A business card from its prime boasts “English Spoken” and a bar Americain, and depicts a joyous, scantily clad lady astride a rooster, and holding a cocktail glass.

The reality would have been different. No direct testimony of life inside the Belles Poules survives. But it could not have been pleasant.

“Without money, without autonomy, deprived of close relationships, deprived of the use of their own bodies, the bordello girls lived a state of moral and psychological deprivation,” wrote Laure Adler in her history of the French brothel, “Les Maisons Closes, 1830-1930.”

The old photographs from other Paris brothels are revealing.

“In these photographs, behind the different images of ‘the prostitute,’ behind the makeup and the mascara, beneath the ringlets and the blond hairdos, often appeared a distant, absent look, of a heartbreaking naïveté, revealing all the distress of their condition,” wrote the architect Paul Teyssier in his study of the architecture of the Parisian brothels, “Maisons Closes Parisiennes.”
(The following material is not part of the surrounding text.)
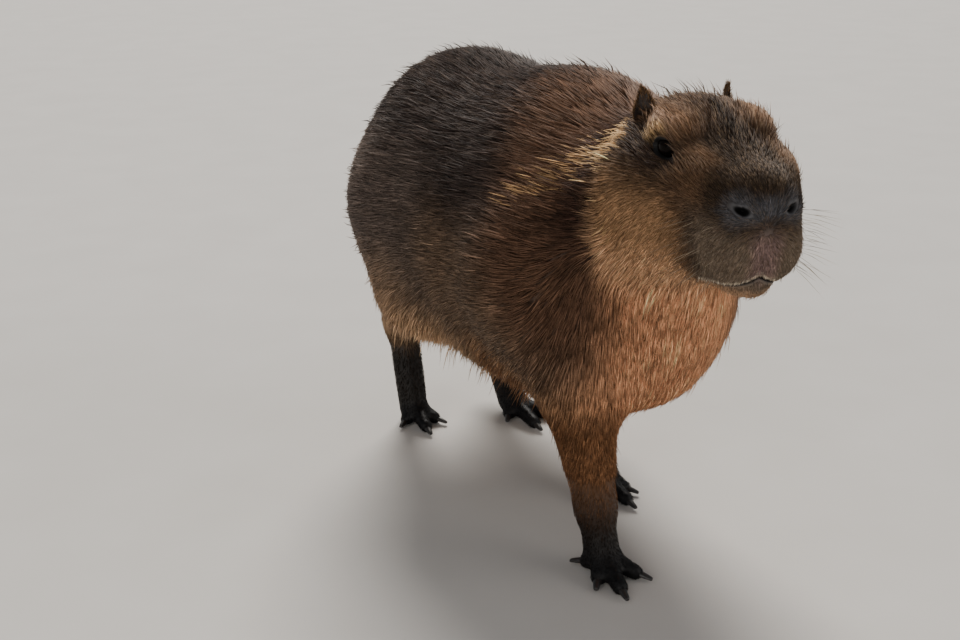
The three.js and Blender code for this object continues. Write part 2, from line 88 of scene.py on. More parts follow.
HEAD_PLACE = at(389, -39, 525)
HEAD_TURN = turn_z(-11) @ turn_x(-1)
SIDES = (-1, 1)
CLAW_LENGTH = 19.0
EYE_RADIUS = 15.0
EYE_PLACES = [at(2, side * 43, 5) for side in SIDES]
EYE_TURN = 28.0  # degrees that each eye looks ahead of straight sideways


def from_head(points):
    return np.atleast_2d(points) @ HEAD_TURN.T + HEAD_PLACE


def to_head(points):
    return (points - HEAD_PLACE) @ HEAD_TURN


def in_head(forward, left, up):
    """A place given in the head's axes, in the animal's."""
    return from_head(at(forward, left, up))[0]


def smoothstep(value, low, high):
    """Rises softly from 0 at low to 1 at high."""
    t = np.clip((value - low) / (high - low), 0, 1)
    return t * t * (3 - 2 * t)


def lump(centre, size, on_head=False):
    """The distance from points to an ellipsoid, p in the animal's axes and q in the head's."""
    length, width, height = size
    scale = np.array([width, length, height], float)

    def distance(p, q):
        a = ((q if on_head else p) - centre) / scale
        near = np.sqrt((a * a).sum(1))
        b = a / scale
        far = np.sqrt((b * b).sum(1))
        return near * (near - 1) / np.maximum(far, 1e-9)

    return distance


def block(centre, size, rounding):
    """The distance to a rounded block of the head."""
    length, width, height = size
    half = np.array([width, length, height], float) - rounding

    def distance(p, q):
        a = np.abs(q - centre) - half
        outside = np.sqrt((np.maximum(a, 0) ** 2).sum(1))
        return outside + np.minimum(a.max(1), 0) - rounding

    return distance


def bone(start, start_radius, end, end_radius, on_head=False):
    """The distance to a tapered bar with round ends."""
    if on_head:
        start, end = from_head(start)[0], from_head(end)[0]
    line = end - start
    length2 = line @ line
    taper = start_radius - end_radius
    slant2 = length2 - taper * taper

    def distance(p, q):
        v = p - start
        along = v @ line
        past = along - length2
        across = v * length2 - along[:, None] * line
        across2 = (across * across).sum(1)
        along2 = along * along * length2
        past2 = past * past * length2
        border = np.sign(taper) * taper * taper * across2
        body = (np.sqrt(across2 * slant2 / length2) + along * taper) / length2 - start_radius
        at_end = np.sqrt(across2 + past2) / length2 - end_radius
        at_start = np.sqrt(across2 + along2) / length2 - start_radius
        before = np.sign(along) * slant2 * along2 < border
        beyond = np.sign(past) * slant2 * past2 > border
        return np.where(beyond, at_end, np.where(before, at_start, body))

    return distance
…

Their world was swept away by the war. The Germans made plentiful use of this semi-hidden network, reserving the fanciest brothels for themselves. “Frenchmen, civilians and Jews strictly forbidden” reads the business card for Chez Arlette, in German.

Some brothels hid Jews — Mr. Teyssier reproduces a letter of denunciation to the French police noting the illegal presence of a Jew — but the luxurious ones were only too happy to take the Germans’ money.

At France’s Liberation a wave of indignation shut them all down, in 1946. Aux Belles Poules was requisitioned for desperately needed student housing. Madame Ucello, the proprietor, refused to leave, long after most of the others had been shuttered.

“The owner is refusing to turn over the building,” an exasperated police inspector wrote. The students demonstrated outside to have the brothel closed, and they finally won the day.

“They seem not to be maintaining relationships with the prostitutes plying their charms in the Rue Blondel,” the inspector noted with prim satisfaction on Nov. 19, 1948.